The MSkills system builds, manages and maintains worker profiles to ensure they are fully aware, equipped and accredited and are up-to-date with their training. If the systems shows that they have missed anything, the MSite part of the technology will block their entrance to site, meaning if they haven’t attended safety talks or updated their training then they are left unable to work.
Technology may offer certain benefits but it too isn’t infallible, as Ellis warns. “Technology certainly assists in safety and plays a very key role, but we must never underestimate the importance people play when they interface with machines,” he says.
Always room for improvement
It seems the nuclear power industry has worked hard to improve occupational safety for its workers and has made some excellent progress. However, as has been widely acknowledged, the industry should never ease up and allow its incident figures to creep back up.
One particular area Lochbaum finds troubling is the issue of worker impairment due to fatigue. This is an area that is hard to combat with technology, regulation and a solid health and safety culture. Even if you set maximum working hours, it is impossible to police what employees do in their spare time. For example, an employee could be exhausted from having their sleep disturbed by their newborn child.

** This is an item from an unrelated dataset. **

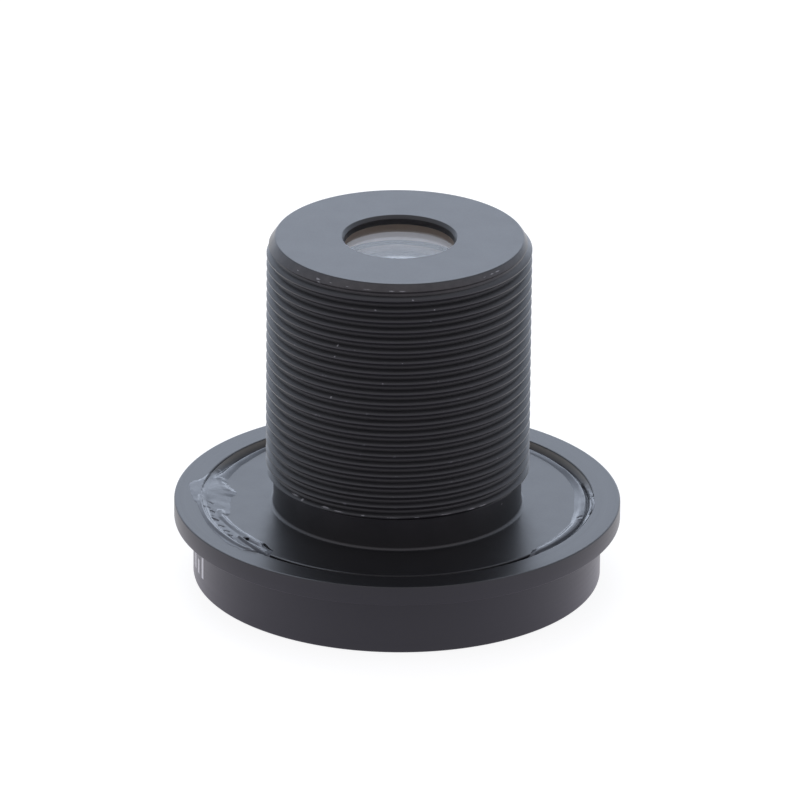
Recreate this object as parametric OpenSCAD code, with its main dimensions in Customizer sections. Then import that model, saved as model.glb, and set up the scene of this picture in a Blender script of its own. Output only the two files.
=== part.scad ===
// Fisheye board lens: a finely threaded barrel on a wide, low front head.
// Millimetres. Z is the optical axis, and the lens stands on its front rim at Z = 0,
// with the rear face and its small glass window looking up.

/* [Barrel outside] */
// Outside diameter of the thread
thread_d = 11.95; // [11.8:0.01:12]
// Pitch of the thread
thread_pitch = 0.5; // [0.4:0.05:0.6]
// Width of the thread's flat crests, as a share of the pitch
crest_share = 0.125; // [0.1:0.005:0.34]
// Depth of the thread, as a share of the pitch
depth_share = 0.54; // [0.4:0.01:0.55]
// Height of the lowest thread crest
thread_z = 5.12; // [4.8:0.02:6]
// Depth of the plain neck below the thread's crests
neck_step = 0.35; // [0.3:0.05:0.5]
// Radius of the fillet where the neck meets the collar
neck_fillet = 0.15; // [0.05:0.05:0.4]
// Width of the chamfer round the rear face
rear_chamfer_w = 0.375; // [0.2:0.025:0.6]
// Height of the chamfer round the rear face
rear_chamfer_h = 0.55; // [0.2:0.05:0.7]

/* [Collar] */
// Height of the collar's rear face
collar_z = 3.4; // [3.3:0.05:3.6]
// Thickness of the collar
collar_t = 0.7; // [0.5:0.05:0.8]
// Bevel round the collar's rear edge
collar_bevel = 0.06; // [0.02:0.01:0.15]
// Width of the adhesive groove between the collar and the head
groove_w = 0.5; // [0.35:0.05:0.7]

/* [Rear window] */
// Width of the seat between the hole in the rear wall and the filter's edge
filter_seat_w = 1.12; // [0.8:0.02:1.4]
// Thickness of the rear wall, down to the filter
rear_wall_t = 0.42; // [0.35:0.01:0.6]
// Width of the bevel round the hole
window_bevel_w = 0.12; // [0.05:0.01:0.3]
// Depth of the bevel round the hole
window_bevel_h = 0.2; // [0.1:0.02:0.3]
// Width of the shoulder between the rear bore and the filter's edge
filter_step = 0.3; // [0.2:0.05:0.4]
// Thickness of the infrared filter
filter_t = 0.3; // [0.2:0.05:0.5]

/* [Bore steps] */
// Wall of the barrel between the neck and the front bore
barrel_wall = 0.825; // [0.7:0.025:0.9]
// Width of the step from the front bore down to the rear bore
bore_step = 0.9; // [0.7:0.05:1]
// Radial clearance of the glass and rings in their bores
bore_clear = 0.02; // [0.01:0.01:0.05]

/* [Rear glass] */
// Width of the flat rim round the rear group's surfaces
rear_rim_w = 0.9; // [0.8:0.05:1.2]
// Gap between each surface's rim and the ring on it
ring_relief = 0.15; // [0.05:0.05:0.3]
// Length of the ring under the filter
filter_ring_t = 0.9; // [0.8:0.05:1.1]
// Thickness of the thin black light masks
mask_t = 0.1; // [0.05:0.05:0.2]
// Edge thickness of the rear element
rear_edge_t = 1.4; // [1:0.05:1.6]
// Rise of the rear element's rear surface
rear_back_rise = 0.6; // [0.3:0.05:0.7]
// Rise of the rear element's front surface
rear_front_rise = 0.5; // [0.3:0.05:0.7]
// Length of the ring between the rear element and the doublet
doublet_ring_t = 1; // [0.9:0.05:1.2]
// Edge thickness of the doublet's flint half
flint_edge_t = 1; // [0.8:0.05:1.2]
// Depth of the flint's hollow rear surface
flint_hollow = 0.25; // [0.1:0.05:0.5]
// Edge thickness of the doublet's crown half
crown_edge_t = 1; // [0.8:0.05:1.2]
// Rise of the cemented surface
cement_rise = 0.6; // [0.4:0.05:0.7]
// Thickness of the cement layer
cement_t = 0.01; // [0.005:0.005:0.02]
// Rise of the crown's front surface
crown_rise = 0.45; // [0.2:0.05:0.6]

/* [Stop and middle glass] */
// Length of the ring between the doublet and the stop
stop_ring_t = 0.8; // [0.7:0.05:1]
// Thickness of the aperture stop
stop_t = 0.12; // [0.08:0.02:0.2]
// Diameter of the stop's fixed opening
stop_d = 1.9; // [1.2:0.1:3]
// Length of the ring between the stop and the third element
third_ring_t = 0.8; // [0.7:0.05:1]
// Edge thickness of the third element
third_edge_t = 1.3; // [1:0.05:1.5]
// Rise of the third element's rear surface
third_back_rise = 0.5; // [0.3:0.05:0.6]
// Rise of the third element's front surface
third_front_rise = 0.35; // [0.2:0.05:0.5]

/* [Second element] */
// Length of the ring between the second and third elements
second_ring_t = 1.2; // [1:0.05:1.4]
// Edge thickness of the second element
second_edge_t = 1.4; // [1.3:0.05:1.6]
// Depth of its hollow rear surface
second_hollow = 1.1; // [0.6:0.05:1.2]
// Width of the flat rim round its front surface
second_rim_w = 0.6; // [0.5:0.05:0.9]
// Rise of its front surface
second_rise = 0.3; // [0.1:0.05:0.4]
// Height of the threaded lock ring in front of it
lock_ring_t = 1; // [0.7:0.05:1.1]
// Depth of the lock ring in the barrel
lock_recess = 0.79; // [0.5:0.01:1.2]
// Width of the lock ring's spanner slots
lock_slot_w = 0.8; // [0.5:0.1:1.2]
// Depth of the lock ring's spanner slots
lock_slot_t = 0.45; // [0.2:0.05:0.5]

/* [Front element] */
// Height of the front dome's crown above the front rim
dome_z = 0.15; // [0.1:0.05:0.4]
// Rise of the front dome
dome_rise = 1.75; // [1.4:0.05:1.9]
// Diameter of the hollow rear surface
hollow_d = 8.8; // [8:0.1:9.2]
// Depth of the hollow rear surface
hollow_rise = 1.6; // [1:0.05:1.65]
// Section diameter of the seal ring round the front element
seal_d = 0.93; // [0.8:0.01:0.98]
// Clearance between the seal ring and its seats
seal_clear = 0.01; // [0.005:0.005:0.03]

/* [Head] */
// Height by which the outer ring stands above the collar
head_step = 0.2; // [0.1:0.05:0.4]
// Diameter of the outer ring
flange_d = 20.25; // [19.6:0.05:21]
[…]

Tired workers are more likely to make mistakes.
“It’s a problem we are seeking to resolve here [in the US], but it’s complicated,” Lochbaum says. “If the Nuclear Regulatory Commission ruled tomorrow that workers could not put in more than eight hours in any day or 40 hours in any week, people have pointed out that workers would respond by getting two jobs so as to have the income they want.”
It is certain that there will always be anomalies such as these that prove harder to monitor than other health and safety issues. They will need to be worked out, as well as keeping up the job of maintaining and improving the health and safety standards already achieved.
“We will never say our work is done,” Ellis said.